* COLLECTED DATA:
============
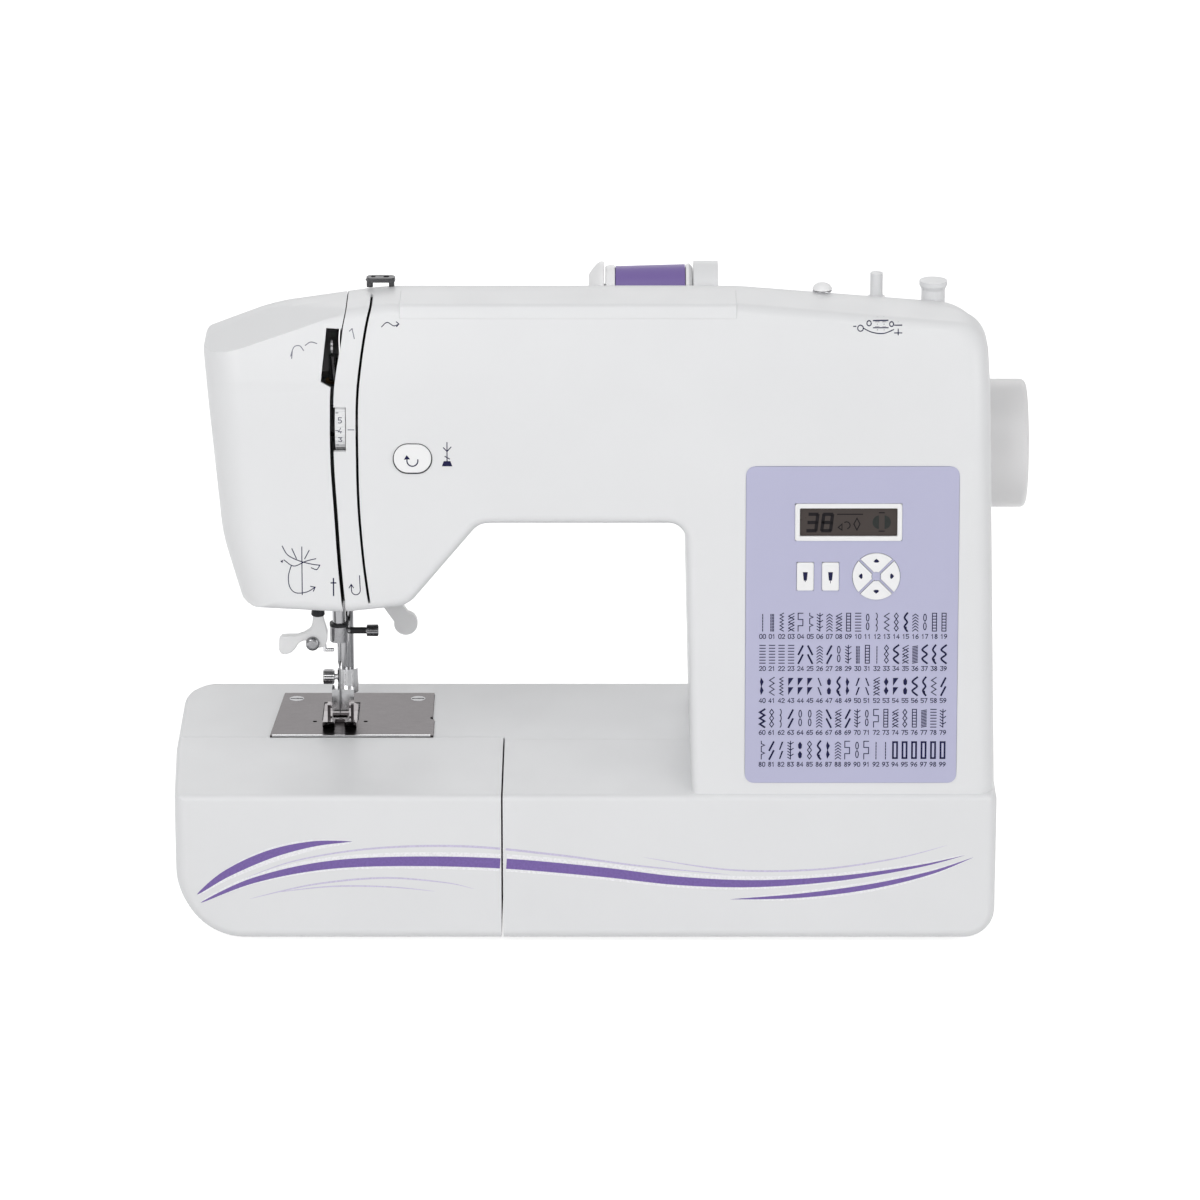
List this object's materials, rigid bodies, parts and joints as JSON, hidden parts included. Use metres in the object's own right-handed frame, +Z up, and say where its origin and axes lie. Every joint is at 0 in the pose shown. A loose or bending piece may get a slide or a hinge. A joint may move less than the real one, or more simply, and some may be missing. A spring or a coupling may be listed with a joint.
{
  "type": "computerised sewing machine",
  "caption": "Electronic free-arm sewing machine with handwheel, needle and presser mechanism, control panel, thread spool, carrying handle and sliding extension table.",
  "frame": {"origin": "centre of the bounding box in plan, at the underside of the rubber feet", "axes": "+X from the free arm's end to the handwheel, +Y from the operator to the back, +Z up"},
  "size_m": [0.397, 0.16, 0.3013],
  "materials": {
    "shell": "satin white moulding",
    "underside": "matte pale grey",
    "wheel_grey": "satin pale grey",
    "lavender_film": "matte printed film",
    "display": "gloss",
    "board": "matte",
    "polished_steel": "polished",
    "steel": "brushed",
    "dark_steel": "dark satin",
    "frame_metal": "cast",
    "bronze": "sintered",
    "rubber": "matte",
    "black_plastic": "matte",
    "bobbin_clear": "clear gloss",
    "lamp": "diffusing",
    "thread": "wound thread"
  },
  "bodies": {
    "chassis": {"base_plate": "underside", "front_housing": "shell", "rear_housing": "shell", "face_cover": "shell", "free_arm_shell": "shell", "control_panel": "lavender_film", "lcd_bezel": "shell", "lcd_screen": "display", "control_board": "board", "needle_plate": "polished_steel", "screws": "steel", "rubber_feet": "rubber", "machine_frame": "frame_metal", "bushes": "bronze", "drive_motor": "dark_steel", "stepper_motors": "steel", "motor_belt": "rubber", "timing_belt": "rubber", "hook_race": "dark_steel", "tension_discs": "steel", "thread_guides": "steel", "led_lamp": "lamp", "power_socket": "black_plastic", "winder_stopper": "shell", "spool_holder": "shell", "bobbin_case": "steel"},
    "drive": {"handwheel": "wheel_grey", "main_shaft": "steel", "shaft_pulleys": "dark_steel"},
    "motor_rotor": {"motor_pulley": "steel"},
    "lower_drive": {"lower_shaft": "steel"},
    "hook": {"shuttle_hook": "steel"},
    "bobbin_reel": {"bobbin": "bobbin_clear"},
    "needle_group": {"needle_bar": "polished_steel", "needle_clamp": "dark_steel", "needle": "polished_steel"},
    "take_up": {"take_up_lever": "steel"},
    "presser": {"presser_bar": "polished_steel", "foot_holder": "polished_steel"},
    "foot": {"presser_foot": "polished_steel"},
    "lifter": {"presser_lever": "shell"},
    "threader": {"needle_threader": "shell"},
    "reverse_key": {"reverse_button": "shell"},
    "left_key": {"left_button": "shell"},
    "right_key": {"right_button": "shell"},
    "up_key": {"arrow_up": "shell"},
    "down_key": {"arrow_down": "shell"},
    "leftward_key": {"arrow_left": "shell"},
    "rightward_key": {"arrow_right": "shell"},
    "dial": {"tension_dial": "shell"},
    "winder": {"winder_carriage": "shell"},
    "winder_reel": {"winder_spindle": "shell"},
    "spool": {"thread_spool": "thread"},
    "cap": {"spool_cap": "shell"},
    "handle": {"carrying_handle": "shell"},
    "table": {"extension_table": "shell"},
    "door": {"bobbin_door": "shell"},
    "feed": {"feed_dog": "steel"},
    "feed_lever": {"feed_drop_lever": "shell"},
    "switch": {"power_switch": "black_plastic"}
  },
  "joints": [
    {"name": "handwheel_turn", "type": "hinge", "parent": "chassis", "child": "drive", "pos_m": [0, 0.0201, 0.2125], "axis": [1, 0, 0], "continuous": true},
    {"name": "motor_turn", "type": "hinge", "parent": "chassis", "child": "motor_rotor", "pos_m": [0, -0.028, 0.108], "axis": [1, 0, 0], "continuous": true},
    {"name": "lower_shaft_turn", "type": "hinge", "parent": "chassis", "child": "lower_drive", "pos_m": [0, 0.0481, 0.045], "axis": [1, 0, 0], "continuous": true},
    {"name": "hook_swing", "type": "hinge", "parent": "chassis", "child": "hook", "pos_m": [-0.1229, 0, 0.045], "axis": [0, 1, 0], "range_deg": [-100, 100]},
    {"name": "bobbin_turn", "type": "hinge", "parent": "chassis", "child": "bobbin_reel", "pos_m": [-0.1229, 0, 0.045], "axis": [0, 1, 0], "continuous": true},
    {"name": "needle_bar_stroke", "type": "slide", "parent": "chassis", "child": "needle_group", "axis": [0, 0, 1], "range_m": [-0.016, 0.013]},
    {"name": "take_up_swing", "type": "hinge", "parent": "chassis", "child": "take_up", "pos_m": [-0.1217, -0.0105, 0.253], "axis": [1, 0, 0], "range_deg": [0, 48]},
    {"name": "presser_lift", "type": "slide", "parent": "chassis", "child": "presser", "axis": [0, 0, 1], "range_m": [0, 0.006]},
    {"name": "presser_lever_lift", "type": "hinge", "parent": "chassis", "child": "lifter", "pos_m": [-0.1099, 0.0381, 0.144], "axis": [0, -1, 0], "range_deg": [0, 50]},
    {"name": "foot_tilt", "type": "hinge", "parent": "presser", "child": "foot", "pos_m": [-0.1229, 0.0259, 0.0794], "axis": [-1, 0, 0], "range_deg": [0, 8]},
    {"name": "threader_pull", "type": "slide", "parent": "chassis", "child": "threader", "axis": [0, 0, -1], "range_m": [0, 0.018], "stiffness_N_per_m": 8, "springref_m": -0.012},
    {"name": "left_press", "type": "slide", "parent": "chassis", "child": "left_key", "axis": [0, 0.9932, -0.1162], "range_m": [0, 0.001], "stiffness_N_per_m": 300},
    {"name": "right_press", "type": "slide", "parent": "chassis", "child": "right_key", "axis": [0, 0.9932, -0.1162], "range_m": [0, 0.001], "stiffness_N_per_m": 300},
    {"name": "up_press", "type": "slide", "parent": "chassis", "child": "up_key", "axis": [0, 0.9932, -0.1162], "range_m": [0, 0.001], "stiffness_N_per_m": 300},
    {"name": "down_press", "type": "slide", "parent": "chassis", "child": "down_key", "axis": [0, 0.9932, -0.1162], "range_m": [0, 0.001], "stiffness_N_per_m": 300},
    {"name": "leftward_press", "type": "slide", "parent": "chassis", "child": "leftward_key", "axis": [0, 0.9932, -0.1162], "range_m": [0, 0.001], "stiffness_N_per_m": 300},
    {"name": "rightward_press", "type": "slide", "parent": "chassis", "child": "rightward_key", "axis": [0, 0.9932, -0.1162], "range_m": [0, 0.001], "stiffness_N_per_m": 300},
    {"name": "reverse_press", "type": "slide", "parent": "chassis", "child": "reverse_key", "axis": [0, 0.9932, -0.1162], "range_m": [0, 0.003], "stiffness_N_per_m": 250},
    {"name": "tension_dial_turn", "type": "hinge", "parent": "chassis", "child": "dial", "pos_m": [-0.118, -0.0456, 0.2431], "axis": [1, 0, 0], "range_deg": [-140, 140]},
    {"name": "winder_shift", "type": "slide", "parent": "chassis", "child": "winder", "axis": [1, 0, 0], "range_m": [0, 0.008]},
    {"name": "winder_spin", "type": "hinge", "parent": "winder", "child": "winder_reel", "pos_m": [0.1275, 0.0101, 0.285], "axis": [0, 0, 1], "continuous": true},
    {"name": "spool_turn", "type": "hinge", "parent": "chassis", "child": "spool", "pos_m": [0, 0.0281, 0.2845], "axis": [1, 0, 0], "continuous": true},
    {"name": "cap_pull", "type": "slide", "parent": "chassis", "child": "cap", "axis": [-1, 0, 0], "range_m": [0, 0.008]},
    {"name": "handle_swing", "type": "hinge", "parent": "chassis", "child": "handle", "pos_m": [0, 0.066, 0.2435], "axis": [1, 0, 0], "range_deg": [0, 180]},
    {"name": "table_pull", "type": "slide", "parent": "chassis", "child": "table", "axis": [-1, 0, 0], "range_m": [0, 0.16]},
    {"name": "door_open", "type": "hinge", "parent": "chassis", "child": "door", "pos_m": [0, 0.0012, 0.0246], "axis": [1, 0, 0], "range_deg": [0, 85]},
    {"name": "feed_lever_shift", "type": "slide", "parent": "chassis", "child": "feed_lever", "axis": [1, 0, 0], "range_m": [0, 0.008]},
    {"name": "feed_drop", "type": "slide", "parent": "chassis", "child": "feed", "axis": [0, 0, 1], "range_m": [-0.0024, 0]},
    {"name": "power_rock", "type": "hinge", "parent": "chassis", "child": "switch", "pos_m": [0.1715, 0, 0.031], "axis": [0, 1, 0], "range_deg": [-11, 0]}
  ],
  "couplings": [
    {"joint": "motor_turn", "follows": "handwheel_turn", "ratio": 3.7143},
    {"joint": "lower_shaft_turn", "follows": "handwheel_turn", "ratio": 1},
    {"joint": "presser_lever_lift", "follows": "presser_lift", "rad_per_m": 145.44},
    {"joint": "feed_drop", "follows": "feed_lever_shift", "ratio": -0.3}
  ]
}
============
* WHAT TO PRODUCE: Give the number of lines above in which the word "joints" occurs, with nothing else.

* RESULT OF THIS EXERCISE: 2